Fine-Tuning LLMs
After pre-training an LLM, which builds a general model of language understanding, fine-tuning is necessary to adapt the model to behave like a helpful assistant.
Supervised Fine-Tuning
The first form of post-training is Supervised Fine-Tuning (SFT). This requires annotated examples of prompts and responses that demonstrate how the model should behave when responding to user input.

Figure 1: SFT pipeline (Ouyang et al. 2022).
These datasets are much more expensive to create since they require more thought in the quality of prompts and responses. Pre-training may be cheap with regards to annotation, but it is expensive in the cost of curation and compute. SFT is cheap in terms of compute but requires expensive annotations.
It is impossible to create a dataset with every conceivable question and answer. Instead, the model only needs to mimic the style of responses seen in the dataset. An open source dataset for SFT can be viewed here.
Reinforcement Learning with Human Feedback
Reinforcement learning is used to improve the quality of responses from an LLM. Instead of requiring a human annotator to provide ideal responses to all conceivable prompts, they only need to train a model to mimic their preferences. This is typically done after the SFT stage.

Figure 2: RLHF pipeline (Ouyang et al. 2022)
This type of training was also applied to text summarization, where a human annotator would rate the best summarization provided from a model (Stiennon et al. 2022).
In recent models, it is common to have a previous checkpoint generate prompts and responses that are then evaluated by a human annotator (DeepSeek-AI et al. 2025). Llama 3 uses a mixture of human annotations with synthetic data (Dubey et al. 2024).
Direct Preference Optimization
RLHF has proven effective for fine-tuning models to provide high quality and accurate responses. However, the additional training required can be replaced by Direct Preference Optimization (DPO) (Rafailov et al. 2024). In this work, the preference data is input directly into the model and trains it using a simple classification objective.

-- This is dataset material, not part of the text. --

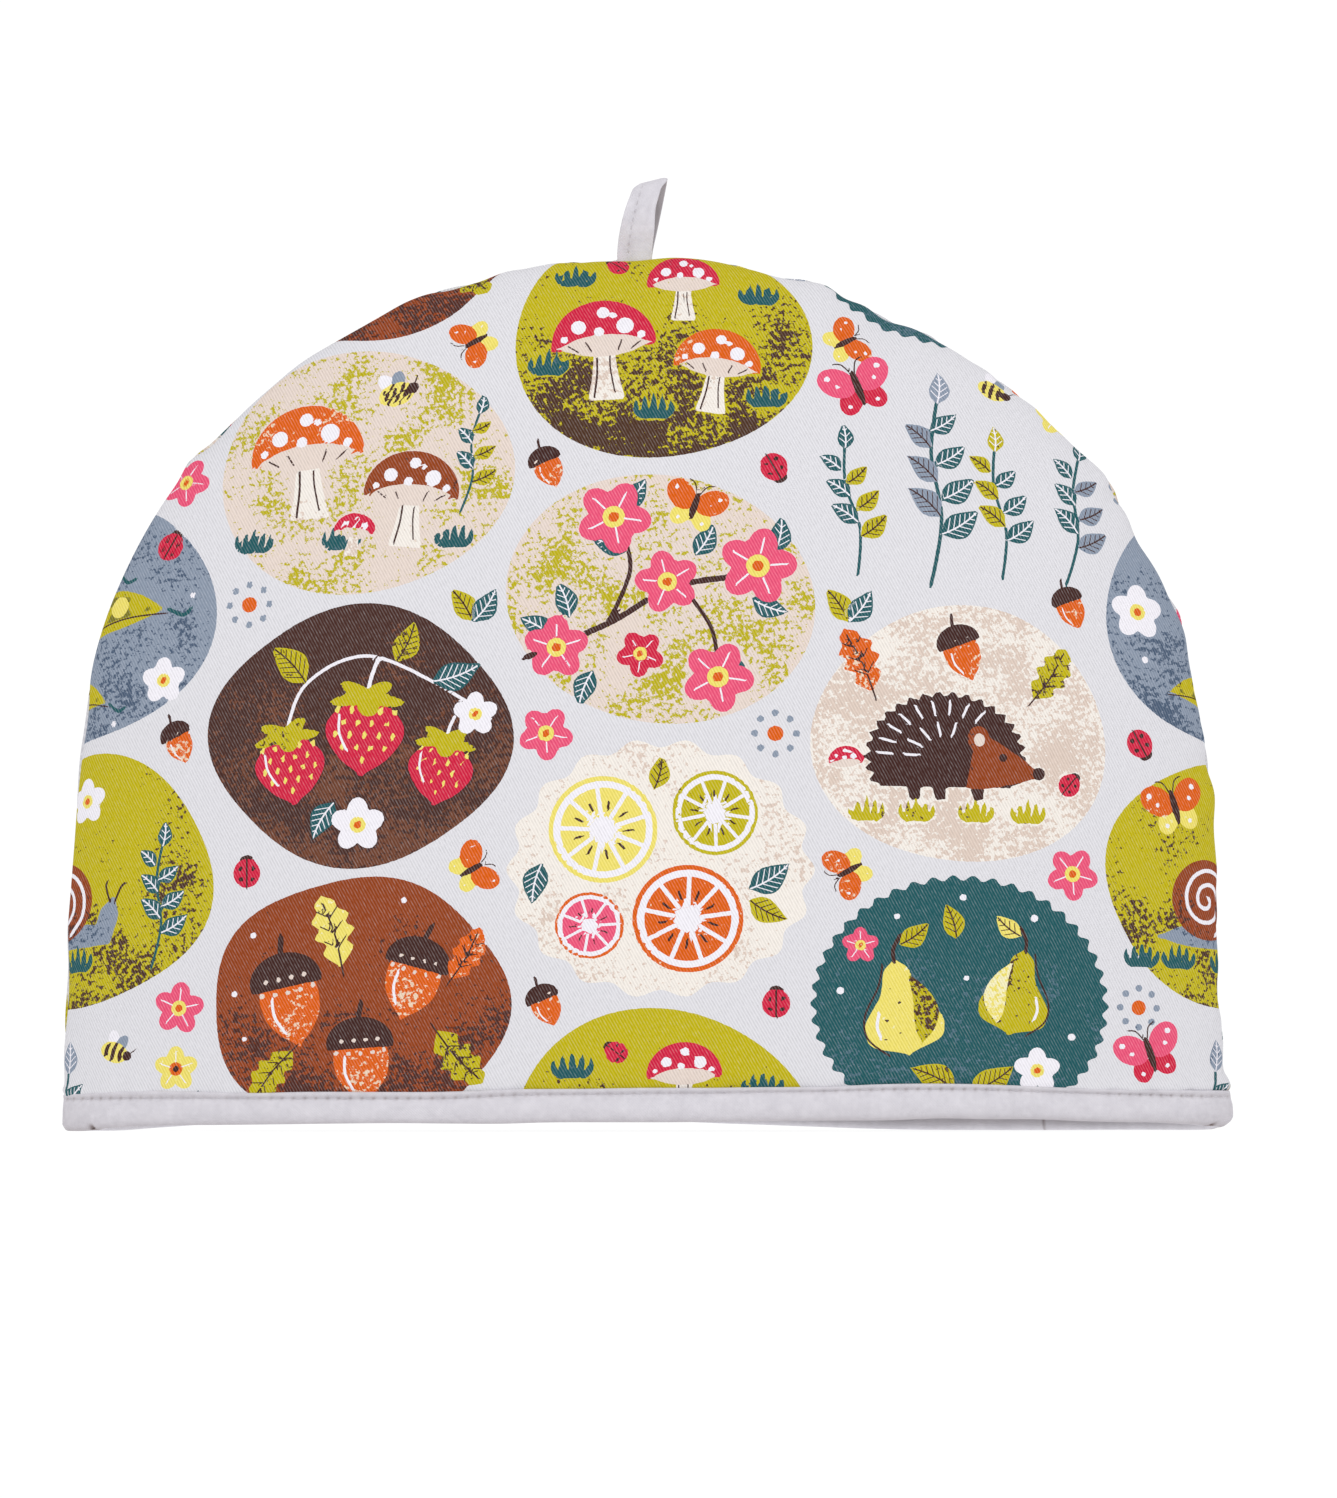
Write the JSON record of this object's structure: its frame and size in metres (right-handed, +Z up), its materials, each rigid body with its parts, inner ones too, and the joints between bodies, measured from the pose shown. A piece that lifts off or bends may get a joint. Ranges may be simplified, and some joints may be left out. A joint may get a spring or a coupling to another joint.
{
  "type": "tea cosy",
  "caption": "Padded, dome-shaped tea cosy of printed cotton: front and back panels seamed over the top, a light-grey bound hem and a folded hanging loop at the crown, standing on its hem.",
  "frame": {"origin": "on the surface the cosy stands on, under the middle of its bounding box", "axes": "+X to the right as seen from the front, along the dome's width; +Y to the back; +Z up"},
  "size_m": [0.3511, 0.1044, 0.2859],
  "materials": {
    "printed_cotton": "matt",
    "grey_cotton": "matt"
  },
  "bodies": {
    "root": {"front_panel": "printed_cotton", "back_panel": "printed_cotton", "hem_binding": "grey_cotton", "hanging_loop": "grey_cotton"}
  },
  "joints": []
}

Figure 3: RLHF vs. DPO (Rafailov et al. 2024)
Using Tools
Adding tool use expands the capabilities and accuracy of LLMs on a wide range of tasks. For example, being able to verify information reduces the likelihood of hallucinations and general misinformation. Models can adapt to tool use via self-supervised learning, where a few examples of the tools and how to use them are all that is needed (Schick et al. 2023).

Figure 4: Examples of tool use predictions (Schick et al. 2023).
A small dataset of prompts is created which includes example behavior and special syntax for calling and executing tools. This is also known as few-shot learning (Brown et al. 2020), a capability that LLMs already have from pre-training. Unique prompts are required for each tool.

Figure 5: Example few-shot prompt for tool use (Schick et al. 2023).
Once the model has examples of which tools are available and how to use them, it can sample positions from input text and generate API calls to the tools. The result is then evaluated using a loss function. If the loss is not reduced, the tool call is filtered out.

Figure 6: Self-supervised pipeline of Toolformer (Schick et al. 2023).
Chain of Thought (CoT) and Reasoning
It has been shown that prompting a model to explain its calculations lead to higher accuracy on a variety of tasks (Wei et al. 2023), (Chung et al. 2022). This type of instruction is facilitated through in-context learning on example prompts.

Figure 7: Example of CoT prompting (Wei et al. 2023).
CoT prompts elicit reasoning behaviors in LLMs. To train a model to exhibit more reasoning on complex tasks, a reward model was employed which provides a higher reward when the model produces longer responses. As opposed to traditional RLHF, where the output is subjective and is only rated against human preferences, verifiable data is used for training. This allows the model to immediately determine if it was correct or not (DeepSeek-AI 2025).

Figure 8: The reward model encourages longer responses when solving complex tasks (DeepSeek-AI 2025).